Generally startups should not be in government supply chain unless it is explicitly permitted / requested. They are by definition too risky for public to rely on their services, so it's ok that they cannot pass the checkbox ticking exercise. In rare cases where their presence is desirable (e.g. to boost innovation or find radically new solutions), government can always step in and offer them sherpa service (as it usually happens) to go through the paperwork.

Whether the whole regulation is necessary, is another question. I think it does, but the process must be more cost-efficient. It can be. I have seen in some places how the government has put focus on bureaucratic efficiency and it worked, but that often means a strategic horizon of a few decades, which is not within the reach of most democracies today: you need a stable government and public consensus.


As a German, I have to disagree. The bureaucracy both of Germany and the EU is terrible. I have multiple friends who left Germany, and the bureaucracy played a significant role.

German bureaucracy is terrible but that is not the same as the topic here.

I work with EU grants and it’s really not. The amount of wasted work that goes into them is insane. Admin overhead is massive and it’s spent not just from the grants but also from all the companies that apply and don’t get them.

I have no experience in this whatsoever but I feel like it's good to have some transparent bureoucracy even if it's slightly inconvenient if the alternative is to toss around billions in an opaque and corrupt manner like the way bookkeeping (or lack thereof) in global scale climate funds works. Note that I don't have experience in the latter either nor sources to give, yet this is the impression I have. Feel free to correct.

Can confirm. I experienced EU EC research project red tape to similar than DARPA.

Most of the red tape comes from excesses or abuses from the past. Government agencies tend to slap an extra layer of rules every time the grant money is being misused.

Those kind of rules also reveal what is being interpreted as misuse or abuse. For instance, you cannot expense a meal that includes an alcoholic beverage on an US federal budget.


Those grants are then likely on the state level, not EU level.

> Only the usual players with well established "EU Funds" departments can realistically get them, such as Accenture, IBM, Cognizant, Microsoft etc.

This is not true, you just have to do a bit more effort to have all your paperwork in order.


I disagree, I did an EU subsidy request when I was 18, it was quite simple and well organized.

I am European and I tend to agree. The way it's currently going, it'll self-select for people who are good at filling out forms, which will either be the giant companies that can afford to hire what are effectively tax-funded civil servants (they happen to be employed by companies, but only exist because of the government and are effectively a tax on business).

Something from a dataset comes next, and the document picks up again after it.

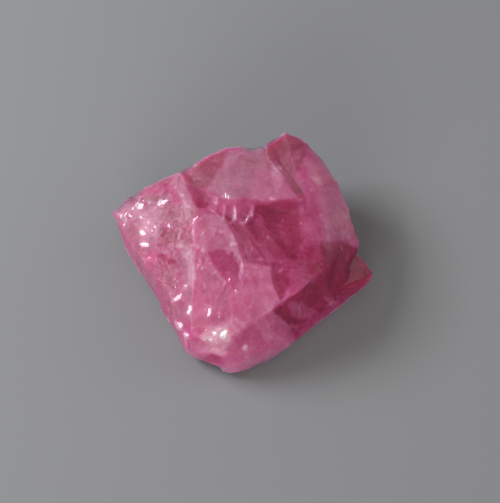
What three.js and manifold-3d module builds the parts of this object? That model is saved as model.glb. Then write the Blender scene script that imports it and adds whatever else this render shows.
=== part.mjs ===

Or there'll be a common European subgenre of "startups" that exclusively draw funding from EU/govs because they're great at filling out forms and telling paper pushers what they want to hear. Then they ship some hypercompliant product nobody wants to use.


That's why we need Elon to come to Europe and get rid of all those regulations and restrictions! We need a European DOGE!

Is this sarcasm?

no, we don't. regulations and restrictions are useful.

Some regulations are definitely good—like food quality standards—when applied correctly and without giving a free pass to other countries (e.g., Morocco, Ukraine).

But then you have bad regulations, such as NIS, salary "transparency," nuclear energy restrictions, the Digital Markets Act, the AI Act, and Farm to Fork, among others.

On top of that, there’s the massive cost to taxpayers just to keep those people in Brussels.


[Sarcasm]

This kind of blanket statements are never correct.